Es ist zu früh, die praktischen Folgen dieser Regelung für das künftige Wirtschaftsschicksal des Getreides nach dem Kriege heute ermessen zu wollen. Augenfällig ist eines: durch eine gewaltige verwaltungstechnische Neuerung ist der Kreislauf der Getreideversorgung auf eine vollkommen neue Bahn gelenkt. Wird er nach dem Kriege in das alte Geleise wieder ganz einmünden? Jenes Geleise, an das im § 23 mit dem vagen Hinweis erinnert wird, daß der ansässige Handel »möglichst zu berücksichtigen« sei?

Eines ist wohl sicher, daß die Aufgabe, die jetzt den Gemeinden übertragen ist, vielerorten der Ansatz zu neuen kommunalgenossenschaftlichen Methoden des Getreideaustauschs werden muß, die den Krieg überdauern werden.

Und ein andres, Grundsätzliches scheint auch mit dem großen Werk dieses Wirtschaftsplans hinter dem Schleier der privatkapitalistischen Wirtschaftsmethoden hervorgetreten zu sein: daß der Staat tatsächlich eine Verantwortung für die wirtschaftliche Erhaltung seiner Glieder trägt, und daß er die großen Grundstoffe der Volkserhaltung nur so lange der Privatspekulation überlassen kann, als ihre Beschaffung ohne seine Mitwirkung gesichert ist.

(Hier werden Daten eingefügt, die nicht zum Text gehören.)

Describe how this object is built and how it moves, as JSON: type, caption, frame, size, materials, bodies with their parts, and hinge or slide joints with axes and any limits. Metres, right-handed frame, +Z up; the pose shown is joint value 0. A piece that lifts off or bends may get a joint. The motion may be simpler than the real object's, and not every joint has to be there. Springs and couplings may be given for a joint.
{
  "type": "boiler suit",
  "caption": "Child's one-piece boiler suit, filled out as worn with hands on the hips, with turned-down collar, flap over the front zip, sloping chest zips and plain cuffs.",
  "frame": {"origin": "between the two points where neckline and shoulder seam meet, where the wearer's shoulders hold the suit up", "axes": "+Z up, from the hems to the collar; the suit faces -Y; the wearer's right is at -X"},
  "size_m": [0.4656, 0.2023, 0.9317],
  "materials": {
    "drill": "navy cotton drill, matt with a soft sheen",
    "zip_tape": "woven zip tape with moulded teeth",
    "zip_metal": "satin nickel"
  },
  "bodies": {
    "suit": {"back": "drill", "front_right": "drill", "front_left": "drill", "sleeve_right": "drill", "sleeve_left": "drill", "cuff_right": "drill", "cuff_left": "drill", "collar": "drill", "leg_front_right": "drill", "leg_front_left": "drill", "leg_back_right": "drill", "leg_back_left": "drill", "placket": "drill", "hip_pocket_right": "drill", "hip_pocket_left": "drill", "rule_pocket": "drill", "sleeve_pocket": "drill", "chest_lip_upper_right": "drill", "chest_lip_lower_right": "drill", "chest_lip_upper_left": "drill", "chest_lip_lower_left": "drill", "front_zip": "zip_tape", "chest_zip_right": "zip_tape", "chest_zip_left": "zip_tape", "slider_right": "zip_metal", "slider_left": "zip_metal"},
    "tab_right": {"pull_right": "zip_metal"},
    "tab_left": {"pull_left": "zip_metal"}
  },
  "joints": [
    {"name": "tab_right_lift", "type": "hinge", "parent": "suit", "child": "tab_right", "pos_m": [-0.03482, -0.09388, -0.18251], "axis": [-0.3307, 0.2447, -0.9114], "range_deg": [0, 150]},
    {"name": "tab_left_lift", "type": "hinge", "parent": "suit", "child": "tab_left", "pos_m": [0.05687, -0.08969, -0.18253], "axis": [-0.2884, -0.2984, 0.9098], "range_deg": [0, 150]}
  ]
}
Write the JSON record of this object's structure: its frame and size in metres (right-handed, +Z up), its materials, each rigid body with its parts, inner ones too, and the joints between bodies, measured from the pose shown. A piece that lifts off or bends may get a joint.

Wir sehen, wie die bisherigen Grenzen staatlicher Wirtschaftsleitung ein gewaltiges Stück vorgetragen werden, teils durch praktische Organisationsmöglichkeiten, an die man bisher einfach nicht glaubte – oder die man auch wohl in politischer und seelischer Hinsicht nicht besaß –, teils dadurch, daß der Krieg den Staat unendlich viel dichter zusammengeschlossen und seine Verantwortung grundsätzlich um viele Grade erhöht hat.

Das Gebilde, das sich für den Augenblick aus Zweck und Voraussetzungen der Volksversorgung durch den Staat ergeben hat, ist die Zusammenfassung der Produzenten in ein System, das Risiko und Gewinn – das eigentliche Unternehmertum – dem einzelnen überläßt, ihn aber zugleich für die Leistung seines Produktionszweiges in der staatlichen Gemeinwirtschaft im vollsten Umfange und im strengsten Sinne verantwortlich macht.

In dieser Struktur der deutschen Kriegsgetreideversorgung liegt eine wirtschaftliche Zukunft, die wir heute nur ahnen können.